Adults, this is what you and your various systems are teaching girls. And then, you conveniently sell us products and procedures to fix the things that YOU decided need fixing. Wha???? So, today, I say it is time to stop the madness! Or, to quote one of my favorite movies (yes, teens watch more than Hunger Games and The Kardashians): “I’m mad as hell and I’m not going to take this anymore!” No more high school halls filled with girls furiously tapping their iPhones reading Yelp reviews for lip injections. No more lunchroom whispers about hair removal and juice fasting. No more sugar-free, gluten-free, dairy-free birthday cakes when your only issue is a little baby fat. No more breakfasts, lunches and dinners where you get a silent high-five for eating the least. No. More.

And here is how we start to stop: Wear a crop top. That’s right, do what I did one year ago and grab that three-year old, never-been-worn crop top and rock it. Don’t wait for your parents, brothers, sisters and society to change, BE THE CHANGE YOU WANT TO SEE. Crop it! Sounds crazy but listen up: A few days before Christmas, I decided to take the leap. I was so nervous to confront my fear that people would find me disgusting, repulsive, unattractive, and unusually distasteful. But, luckily, I was either too stubborn or too tired to give a damn. Sure, I wished that my stomach was flat and my skin was Beyoncé smooth ( or so we are told;) ). But I couldn’t be that girl. I couldn’t be the girl that my mom wanted me to be when she pointed at my Harry Potter mark three years earlier. Nope, I couldn’t be one of those girls, but I sure could join them with their midriffs and belly buttons defiantly on display. So crop top went on, insecurity, self-consciousness and shame fell away. I felt brave for the first time in my life. Something so meaningless in the grand scheme of the universe meant everything in my little world.
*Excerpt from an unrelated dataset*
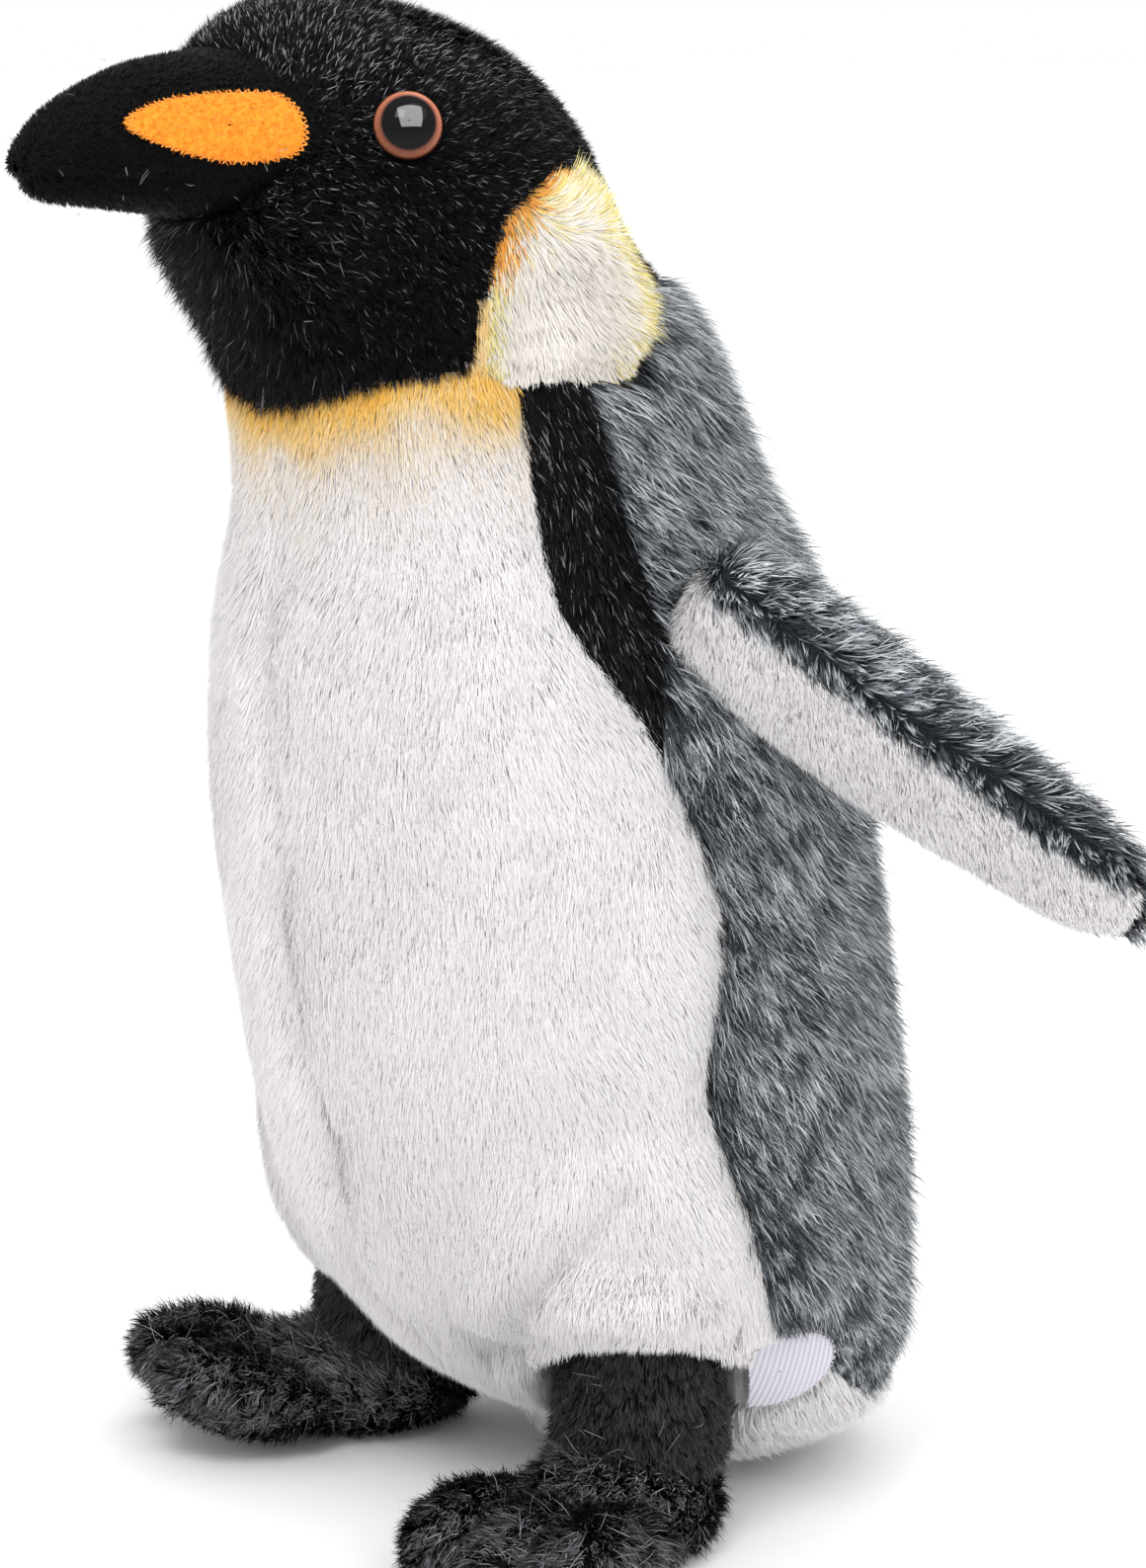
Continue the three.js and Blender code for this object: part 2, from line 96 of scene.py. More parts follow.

Now, what did my mother say, you ask? Pretty much what you would expect. Upon seeing the dreaded crop, she stopped me and looked at those marks proudly on display. While I began to question my decision, grabbing a coat in case my mother was correct and the villagers were going to chase me through the streets with fire, I soldiered on. Out the door and into the unforgiving sun of Los Angeles I went. Hands nervously tugged at my top as I felt totally exposed. Were people staring? Did that woman just snicker? Is that group of girls whispering about this vulgar girl so brazenly putting her “flaws” on display? Turns out these people were just going about their day, most likely worrying if I was looking at them! And that, my friends, was the beginning of a wonderful friendship between me and my body, stretch marks and all.

So, do the crop top challenge and take back the power. Because with it comes freedom. Freedom to be you and to grow every day (no pun intended). Freedom to push into the future and guarantee that no girl or woman is ashamed, embarrassed or apologetic for who she is. It is up to us to stop the madness one crop top at a time. Viva la bellybutton!